Wayne, a first-round selection by the Colts in the 2001 NFL Draft from the University of Miami, missed three games as a rookie with a high-ankle sprain, but hasn't missed a game since. He said late this past season he spent that season trying to adjust to the Colts, trying to figure just how to make it in the NFL.

He said he spent a lot of time that season, and in subsequent seasons, watching eight-time Pro Bowl selection Marvin Harrison, and what he said he learned was how to work – not just occasionally, and not just for extended stretches, but every day and every play.

“I looked at it and thought, 'This is a future Hall of Famer – for him to do what he's doing on a consistent basis, he has to be doing something right,'' Wayne said. “I had to put all that Miami stuff on the backburner, and I had to do it the way he did it. Not only in the way he carried himself, but also the way he practiced.”

Somewhere along the line, he not only practiced and carried himself like Harrison, he started producing like him, too.

Wayne, after catching 27 passes for 345 yards and no touchdowns as a rookie, improved statistically each of the next six seasons, catching 49 passes for 716 yards and four touchdowns in 2002 and 68 passes for 838 yards and seven touchdowns in 2003. He surpassed 1,000 yards for the first time the following season, catching 77 passes for 1,210 yards and 12 touchdowns in 2004, then caught 83 passes for 1,055 yards and five touchdowns in 2005.

The following season, he made the Pro Bowl for the first time after catching 86 passes for 1,310 yards and nine touchdowns, then led the AFC in receiving yards with his first 100-reception season in 2007, finishing with 104 receptions for 1,510 yards and 10 touchdowns.

He caught 82 passes for 1,145 yards and six touchdowns the following season, then followed a 100-reception, 1,264-yard, 10-touchdown season in 2009 by catching a career-high 111 passes for 1,355 yards and six touchdowns.

He became the seventh player in NFL history with three seasons of 100 or more receptions this past season, and the 11th player with 100 or more receptions in back-to-back seasons.

As he has done on several occasions throughout his career, Wayne produced this past season amid multiple injuries to players around him in the offense, a list that included three front-line skill players placed on injured reserve: tight end Dallas Clark and wide receivers Austin Collie and Anthony Gonzalez.

“I go into it the same no matter what,” Wayne said. “(Colts Head) Coach (Jim) Caldwell does a great job of reminding us as a team, 'You don't have to do anything special. Just stay with your signature move, whatever that move is – and just do it a little better.' As soon as you start saying, 'Man, (tight end) Dallas (Clark) is out. Man, (wide receiver Austin) Collie is out. I have to do this or that,' that's when you lose focus on what your best move is.

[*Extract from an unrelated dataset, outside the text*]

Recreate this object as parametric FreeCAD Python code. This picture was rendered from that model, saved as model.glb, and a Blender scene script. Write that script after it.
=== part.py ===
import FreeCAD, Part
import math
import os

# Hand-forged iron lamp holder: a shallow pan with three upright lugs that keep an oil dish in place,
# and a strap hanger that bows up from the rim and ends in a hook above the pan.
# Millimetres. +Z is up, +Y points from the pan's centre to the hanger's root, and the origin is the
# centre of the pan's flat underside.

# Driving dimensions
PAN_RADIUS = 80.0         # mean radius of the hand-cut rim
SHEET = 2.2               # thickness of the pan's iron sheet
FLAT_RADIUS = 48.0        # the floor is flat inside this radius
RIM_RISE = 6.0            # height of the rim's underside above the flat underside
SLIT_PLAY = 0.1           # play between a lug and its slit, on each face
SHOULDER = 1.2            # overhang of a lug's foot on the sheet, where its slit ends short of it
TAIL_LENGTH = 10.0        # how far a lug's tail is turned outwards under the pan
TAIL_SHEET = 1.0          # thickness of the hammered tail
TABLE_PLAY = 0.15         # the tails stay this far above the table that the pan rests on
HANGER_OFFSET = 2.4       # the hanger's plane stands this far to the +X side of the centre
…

“I just play with the same intensity, but the main thing is, 'Don't take it down a notch. If anything, take it up even more.' Nothing changes with me on that aspect. I keep it all the same. I just go out there and whenever my number's called, I do whatever I can do to keep the chains moving and keep the crowd cheering.”

And the way to do that, Wayne said, hasn't changed – even after 10 NFL seasons, and even after five Pro Bowl appearances.

“I feel like whenever Sunday came or whenever game day is, I'm answering the bell,” Wayne said. “Sometimes, freak things happen for guys – knees, shoulders, whatever the case. There's nothing you can do about it. But we're all going to have nicks and bruises. You have to learn how to play with those, play through them. I take pride in being there every week.

“And this is how I look at it: if you're there every week, you have a better chance to make the Pro Bowl, a better chance to get to 1,000 yards. I feel like everything joins being there every week. I look at being there, playing every week, as the nucleus.”